Ahhh, a Saturday morning off from work. And the temperature wasn't scorching yet, so a quick little venture downtown this morning to the farmers' market. I haven't been to the downtown one in probably close to three years, as I always go to the Sunset Valley one when I am able to go. And in the summer/hotter months, the one downtown is opening up at 8 am instead of the usual 9. Smart.

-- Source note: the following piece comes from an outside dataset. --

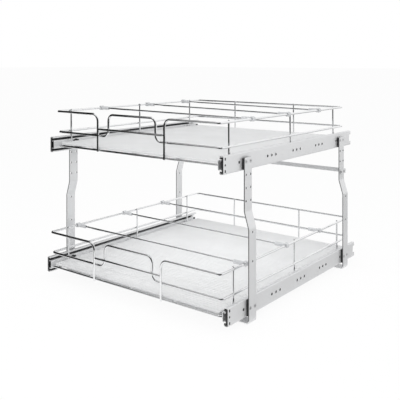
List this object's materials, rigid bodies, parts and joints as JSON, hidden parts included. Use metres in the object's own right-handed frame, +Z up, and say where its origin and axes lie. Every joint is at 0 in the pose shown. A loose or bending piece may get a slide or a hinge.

Plenty of street parking was available just after 8 am, even though construction crews were plenty busy in the neighboring blocks. Got a canary melon at one of the first booths I encountered (I think it was Gunderson Farms), saw my neighbor, and then saw bacon! Peach Creek Farms from Rosanke (near Gonzalez) had a sign board out advertising "Arkansas bacon" and of course that got my attention! Never heard of it, and the guy told me that it's from the pork shoulder; he has Berkshire pork, which are a great heirloom breed. He sells it frozen for $6.50/lb. Got it home and unwrapped it; they are very thick slices, almost a quarter inch. Didn't look closely at the labeling when I was there, but he cures it with salt, sugar, spices, sodium nitrate and MSG. I could live without the MSG, but oh well. Anyway, fried a piece up, and it's good. Certainly more meaty and less fatty, and it's not streaked in fat like your typical belly bacon. More of a ham flavor (go figure). I think it will be good in place of pancetta in some dishes, like lentils.
Also came across Cocoa Puro/Kakawa, which I have always been a huge fan of. Tom Pederson's original Kakawa Bean is a cacao bean, coated in white, milk, & dark chocolate & dusted in cocoa powder. He won a Saveur magazine top 100 products recognition a few years back. His newest item is caramelized cacao nibs. Fantastic! I've never loved the plain nibs, either raw or roasted because they are too bitter, though I do love dark chocolate. These were perfect, coated with a thin layer of caramelized sugar, you get that bitter AND sweetness. These will be gone fast.
Found some red bell peppers and onions, but was hoping for fresh corn, and didn't see any. Maybe too dry around here for corn to grow. Went looking for breakfast, and came across a booth I had never heard of before -- Rio's Brazilian. The affable guy at the booth (and after looking at their website, figured out he was Ben, one of the owners) explained a bit about their salgadinhos, or savory pastries. They offer a variety of hand-held empananda-like creations, which are served with one of three flavors of their Malagueta sauces (chile, vinegar, oil & spices), a spicy/tangy accompaniment. All of their products are all natural! I got the chicken pastry, technically called the Risoli de Frango com Requejão, and some of the original sauce. They are served warm, and it still was warm and perfect for eating about 10 minutes later when I arrived home. The one I got was loaded with white meat chicken and a homemade cheese; the dough may have been made with tapioca (cassava) flour, though I am not sure and the website doesn't say. It was a little thick, so therefore a touch gummy, but rolled in breadcrumbs and lightly fried to perfection -- no grease! The original sauce is apparently the hottest of the 3 offered, and really added a nice punch to the salgadinho. Their website is very informative, listing recipes and other locations where there items can be purchased. I think I will have to seek out more of that sauce, and try some recipes with it!